Please repeat all of the lines that follow, exactly as written.
···
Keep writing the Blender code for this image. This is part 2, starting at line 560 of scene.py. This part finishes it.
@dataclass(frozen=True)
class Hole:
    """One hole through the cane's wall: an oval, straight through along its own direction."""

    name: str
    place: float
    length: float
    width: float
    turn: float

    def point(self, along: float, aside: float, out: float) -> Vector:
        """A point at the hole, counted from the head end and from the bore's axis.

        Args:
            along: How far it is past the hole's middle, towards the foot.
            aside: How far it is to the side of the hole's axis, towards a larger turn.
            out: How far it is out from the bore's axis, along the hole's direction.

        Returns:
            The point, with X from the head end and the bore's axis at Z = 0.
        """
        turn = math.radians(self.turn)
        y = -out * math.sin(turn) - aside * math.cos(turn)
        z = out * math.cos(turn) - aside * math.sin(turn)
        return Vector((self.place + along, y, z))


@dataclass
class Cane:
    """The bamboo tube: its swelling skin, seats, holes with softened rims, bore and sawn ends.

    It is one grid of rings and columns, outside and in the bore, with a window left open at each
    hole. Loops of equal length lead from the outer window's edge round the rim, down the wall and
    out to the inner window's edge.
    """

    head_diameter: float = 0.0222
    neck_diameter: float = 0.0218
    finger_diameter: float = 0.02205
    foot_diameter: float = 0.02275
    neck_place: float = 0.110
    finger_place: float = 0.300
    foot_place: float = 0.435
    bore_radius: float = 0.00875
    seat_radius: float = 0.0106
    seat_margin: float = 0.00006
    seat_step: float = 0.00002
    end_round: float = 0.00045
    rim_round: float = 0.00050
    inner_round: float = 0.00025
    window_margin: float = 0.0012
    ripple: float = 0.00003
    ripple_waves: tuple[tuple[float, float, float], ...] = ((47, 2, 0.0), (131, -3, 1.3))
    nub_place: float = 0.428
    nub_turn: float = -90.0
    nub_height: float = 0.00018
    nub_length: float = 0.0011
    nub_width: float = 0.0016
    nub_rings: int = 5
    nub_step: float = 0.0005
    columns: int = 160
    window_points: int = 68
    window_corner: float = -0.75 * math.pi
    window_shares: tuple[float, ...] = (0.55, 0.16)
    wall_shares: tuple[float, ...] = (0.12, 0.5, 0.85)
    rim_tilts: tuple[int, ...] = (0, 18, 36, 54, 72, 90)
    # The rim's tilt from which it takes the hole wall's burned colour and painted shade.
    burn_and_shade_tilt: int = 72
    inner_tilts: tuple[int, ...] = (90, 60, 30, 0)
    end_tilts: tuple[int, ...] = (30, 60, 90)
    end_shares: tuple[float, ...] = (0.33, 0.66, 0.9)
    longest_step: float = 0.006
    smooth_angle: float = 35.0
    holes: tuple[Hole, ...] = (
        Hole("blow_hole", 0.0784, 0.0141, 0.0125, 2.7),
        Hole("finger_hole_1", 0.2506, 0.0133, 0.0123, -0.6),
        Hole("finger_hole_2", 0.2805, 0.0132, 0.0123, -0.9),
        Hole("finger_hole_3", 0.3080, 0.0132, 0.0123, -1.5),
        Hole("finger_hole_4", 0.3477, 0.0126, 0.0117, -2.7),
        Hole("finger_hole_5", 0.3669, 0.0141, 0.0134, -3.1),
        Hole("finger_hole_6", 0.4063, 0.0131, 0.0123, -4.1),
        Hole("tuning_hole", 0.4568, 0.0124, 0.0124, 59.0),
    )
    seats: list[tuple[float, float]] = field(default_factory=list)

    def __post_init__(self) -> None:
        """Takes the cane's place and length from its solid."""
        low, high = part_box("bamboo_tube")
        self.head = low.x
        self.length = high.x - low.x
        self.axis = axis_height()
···
▶ **Finished exercise**:
Keep writing the Blender code for this image. This is part 2, starting at line 560 of scene.py. This part finishes it.
@dataclass(frozen=True)
class Hole:
    """One hole through the cane's wall: an oval, straight through along its own direction."""

    name: str
    place: float
    length: float
    width: float
    turn: float

    def point(self, along: float, aside: float, out: float) -> Vector:
        """A point at the hole, counted from the head end and from the bore's axis.

        Args:
            along: How far it is past the hole's middle, towards the foot.
            aside: How far it is to the side of the hole's axis, towards a larger turn.
            out: How far it is out from the bore's axis, along the hole's direction.

        Returns:
            The point, with X from the head end and the bore's axis at Z = 0.
        """
        turn = math.radians(self.turn)
        y = -out * math.sin(turn) - aside * math.cos(turn)
        z = out * math.cos(turn) - aside * math.sin(turn)
        return Vector((self.place + along, y, z))


@dataclass
class Cane:
    """The bamboo tube: its swelling skin, seats, holes with softened rims, bore and sawn ends.

    It is one grid of rings and columns, outside and in the bore, with a window left open at each
    hole. Loops of equal length lead from the outer window's edge round the rim, down the wall and
    out to the inner window's edge.
    """

    head_diameter: float = 0.0222
    neck_diameter: float = 0.0218
    finger_diameter: float = 0.02205
    foot_diameter: float = 0.02275
    neck_place: float = 0.110
    finger_place: float = 0.300
    foot_place: float = 0.435
    bore_radius: float = 0.00875
    seat_radius: float = 0.0106
    seat_margin: float = 0.00006
    seat_step: float = 0.00002
    end_round: float = 0.00045
    rim_round: float = 0.00050
    inner_round: float = 0.00025
    window_margin: float = 0.0012
    ripple: float = 0.00003
    ripple_waves: tuple[tuple[float, float, float], ...] = ((47, 2, 0.0), (131, -3, 1.3))
    nub_place: float = 0.428
    nub_turn: float = -90.0
    nub_height: float = 0.00018
    nub_length: float = 0.0011
    nub_width: float = 0.0016
    nub_rings: int = 5
    nub_step: float = 0.0005
    columns: int = 160
    window_points: int = 68
    window_corner: float = -0.75 * math.pi
    window_shares: tuple[float, ...] = (0.55, 0.16)
    wall_shares: tuple[float, ...] = (0.12, 0.5, 0.85)
    rim_tilts: tuple[int, ...] = (0, 18, 36, 54, 72, 90)
    # The rim's tilt from which it takes the hole wall's burned colour and painted shade.
    burn_and_shade_tilt: int = 72
    inner_tilts: tuple[int, ...] = (90, 60, 30, 0)
    end_tilts: tuple[int, ...] = (30, 60, 90)
    end_shares: tuple[float, ...] = (0.33, 0.66, 0.9)
    longest_step: float = 0.006
    smooth_angle: float = 35.0
    holes: tuple[Hole, ...] = (
        Hole("blow_hole", 0.0784, 0.0141, 0.0125, 2.7),
        Hole("finger_hole_1", 0.2506, 0.0133, 0.0123, -0.6),
        Hole("finger_hole_2", 0.2805, 0.0132, 0.0123, -0.9),
        Hole("finger_hole_3", 0.3080, 0.0132, 0.0123, -1.5),
        Hole("finger_hole_4", 0.3477, 0.0126, 0.0117, -2.7),
        Hole("finger_hole_5", 0.3669, 0.0141, 0.0134, -3.1),
        Hole("finger_hole_6", 0.4063, 0.0131, 0.0123, -4.1),
        Hole("tuning_hole", 0.4568, 0.0124, 0.0124, 59.0),
    )
    seats: list[tuple[float, float]] = field(default_factory=list)

    def __post_init__(self) -> None:
        """Takes the cane's place and length from its solid."""
        low, high = part_box("bamboo_tube")
        self.head = low.x
        self.length = high.x - low.x
        self.axis = axis_height()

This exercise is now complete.